Jakarta (ANTARA News) - The Indonesian Chamber of Commerce and Industry (Kadin) has predicted the country`s exports in 2012 will fall short of target following the energy and mineral resources minister`s regulation banning the export of semi-finished mining goods.

"This (ministerial regulation) means that several semi-finished mining goods can no longer be exported so it may disrupt the government-set target of exports for this year," Kadin Deputy Chairman for Trade, Distribution and Logistics Natsir Mansyur said in a press statement on Sunday.

The ministerial regulation No. 7/2012 is designed to increase the added value of the country`s minerals through processing and purification activities.

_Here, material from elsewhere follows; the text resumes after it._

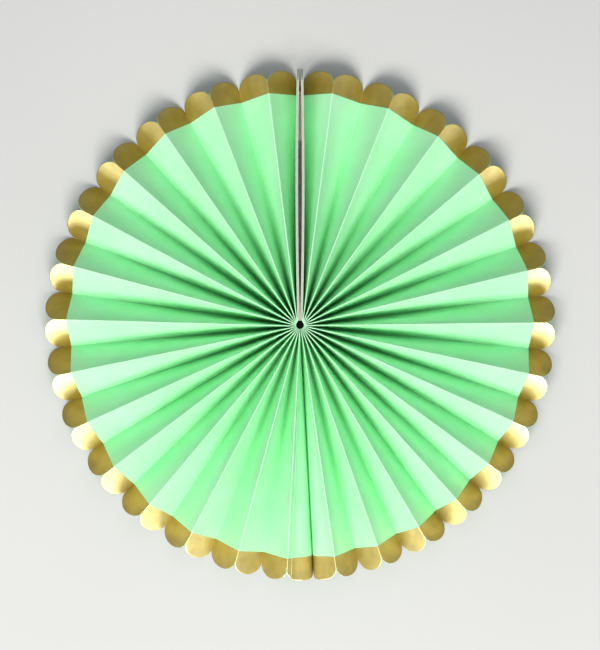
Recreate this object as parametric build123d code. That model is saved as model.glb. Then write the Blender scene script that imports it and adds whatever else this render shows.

Article 21 of the ministerial regulation stipulates that the holders of mining permits (IUP) and smallholder mining permits (IPR) issued before the regulation took effect are banned from exporting mineral ore or raw material three months after the regulation came into force.

"The potential losses of Indonesia`s exports may reach 20 percent of the government-set target of US$46 billion (for this year)," he said.

He said the chamber highly regretted the ministerial regulation and called for coordination among the trade ministry, the energy and mineral resources ministry and the finance ministry to resolve the issue.

He said the coordination was needed to maintain the country`s export performance. Indonesia`s exports last year reached US$203.62 billion.

In principle, the chamber supported the government`s efforts to increase the added value of minerals through processing and purification activities. As such, the development of downstream mineral and coal industries could be realized soon, he said.